▶ [The request]:
Output the data exactly, with every line intact.
*** Source material
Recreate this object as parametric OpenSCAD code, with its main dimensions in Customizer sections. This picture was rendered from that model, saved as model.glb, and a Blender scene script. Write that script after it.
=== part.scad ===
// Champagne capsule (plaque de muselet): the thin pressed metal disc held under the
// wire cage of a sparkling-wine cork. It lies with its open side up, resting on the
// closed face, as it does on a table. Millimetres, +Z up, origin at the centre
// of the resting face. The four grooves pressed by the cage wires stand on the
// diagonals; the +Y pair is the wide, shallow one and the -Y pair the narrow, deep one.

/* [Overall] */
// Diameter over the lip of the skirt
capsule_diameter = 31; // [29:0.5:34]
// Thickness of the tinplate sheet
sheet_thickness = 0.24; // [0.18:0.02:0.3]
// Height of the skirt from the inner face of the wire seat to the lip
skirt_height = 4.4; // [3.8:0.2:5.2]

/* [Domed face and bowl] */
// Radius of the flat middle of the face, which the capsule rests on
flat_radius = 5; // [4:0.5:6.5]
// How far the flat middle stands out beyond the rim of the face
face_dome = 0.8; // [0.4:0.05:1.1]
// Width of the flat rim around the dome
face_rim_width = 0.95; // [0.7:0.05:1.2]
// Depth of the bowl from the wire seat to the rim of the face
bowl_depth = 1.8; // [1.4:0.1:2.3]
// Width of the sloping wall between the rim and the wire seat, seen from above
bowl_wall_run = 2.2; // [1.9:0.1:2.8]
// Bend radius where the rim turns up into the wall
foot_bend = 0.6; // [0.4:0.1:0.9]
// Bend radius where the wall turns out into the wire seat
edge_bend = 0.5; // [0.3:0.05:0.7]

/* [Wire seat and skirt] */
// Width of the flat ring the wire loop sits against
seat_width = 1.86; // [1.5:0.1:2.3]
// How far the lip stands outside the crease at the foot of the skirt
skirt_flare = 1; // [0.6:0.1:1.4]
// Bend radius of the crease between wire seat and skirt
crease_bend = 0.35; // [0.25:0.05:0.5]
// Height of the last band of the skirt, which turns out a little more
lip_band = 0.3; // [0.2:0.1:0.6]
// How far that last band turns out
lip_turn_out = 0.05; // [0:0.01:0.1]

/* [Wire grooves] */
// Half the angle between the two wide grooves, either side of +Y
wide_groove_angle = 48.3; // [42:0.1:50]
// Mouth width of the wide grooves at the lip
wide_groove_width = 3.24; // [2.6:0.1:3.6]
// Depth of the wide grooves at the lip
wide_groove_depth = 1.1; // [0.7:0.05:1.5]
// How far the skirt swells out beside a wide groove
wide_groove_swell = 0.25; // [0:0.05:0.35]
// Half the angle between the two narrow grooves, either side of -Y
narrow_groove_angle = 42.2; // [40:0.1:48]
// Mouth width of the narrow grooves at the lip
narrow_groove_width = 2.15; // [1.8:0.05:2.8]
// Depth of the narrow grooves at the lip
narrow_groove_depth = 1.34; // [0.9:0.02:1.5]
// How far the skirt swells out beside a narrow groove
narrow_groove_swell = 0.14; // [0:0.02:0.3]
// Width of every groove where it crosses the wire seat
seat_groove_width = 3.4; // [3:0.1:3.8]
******
▶ [Finished answer]:
Recreate this object as parametric OpenSCAD code, with its main dimensions in Customizer sections. This picture was rendered from that model, saved as model.glb, and a Blender scene script. Write that script after it.
=== part.scad ===
// Champagne capsule (plaque de muselet): the thin pressed metal disc held under the
// wire cage of a sparkling-wine cork. It lies with its open side up, resting on the
// closed face, as it does on a table. Millimetres, +Z up, origin at the centre
// of the resting face. The four grooves pressed by the cage wires stand on the
// diagonals; the +Y pair is the wide, shallow one and the -Y pair the narrow, deep one.

/* [Overall] */
// Diameter over the lip of the skirt
capsule_diameter = 31; // [29:0.5:34]
// Thickness of the tinplate sheet
sheet_thickness = 0.24; // [0.18:0.02:0.3]
// Height of the skirt from the inner face of the wire seat to the lip
skirt_height = 4.4; // [3.8:0.2:5.2]

/* [Domed face and bowl] */
// Radius of the flat middle of the face, which the capsule rests on
flat_radius = 5; // [4:0.5:6.5]
// How far the flat middle stands out beyond the rim of the face
face_dome = 0.8; // [0.4:0.05:1.1]
// Width of the flat rim around the dome
face_rim_width = 0.95; // [0.7:0.05:1.2]
// Depth of the bowl from the wire seat to the rim of the face
bowl_depth = 1.8; // [1.4:0.1:2.3]
// Width of the sloping wall between the rim and the wire seat, seen from above
bowl_wall_run = 2.2; // [1.9:0.1:2.8]
// Bend radius where the rim turns up into the wall
foot_bend = 0.6; // [0.4:0.1:0.9]
// Bend radius where the wall turns out into the wire seat
edge_bend = 0.5; // [0.3:0.05:0.7]

/* [Wire seat and skirt] */
// Width of the flat ring the wire loop sits against
seat_width = 1.86; // [1.5:0.1:2.3]
// How far the lip stands outside the crease at the foot of the skirt
skirt_flare = 1; // [0.6:0.1:1.4]
// Bend radius of the crease between wire seat and skirt
crease_bend = 0.35; // [0.25:0.05:0.5]
// Height of the last band of the skirt, which turns out a little more
lip_band = 0.3; // [0.2:0.1:0.6]
// How far that last band turns out
lip_turn_out = 0.05; // [0:0.01:0.1]

/* [Wire grooves] */
// Half the angle between the two wide grooves, either side of +Y
wide_groove_angle = 48.3; // [42:0.1:50]
// Mouth width of the wide grooves at the lip
wide_groove_width = 3.24; // [2.6:0.1:3.6]
// Depth of the wide grooves at the lip
wide_groove_depth = 1.1; // [0.7:0.05:1.5]
// How far the skirt swells out beside a wide groove
wide_groove_swell = 0.25; // [0:0.05:0.35]
// Half the angle between the two narrow grooves, either side of -Y
narrow_groove_angle = 42.2; // [40:0.1:48]
// Mouth width of the narrow grooves at the lip
narrow_groove_width = 2.15; // [1.8:0.05:2.8]
// Depth of the narrow grooves at the lip
narrow_groove_depth = 1.34; // [0.9:0.02:1.5]
// How far the skirt swells out beside a narrow groove
narrow_groove_swell = 0.14; // [0:0.02:0.3]
// Width of every groove where it crosses the wire seat
seat_groove_width = 3.4; // [3:0.1:3.8]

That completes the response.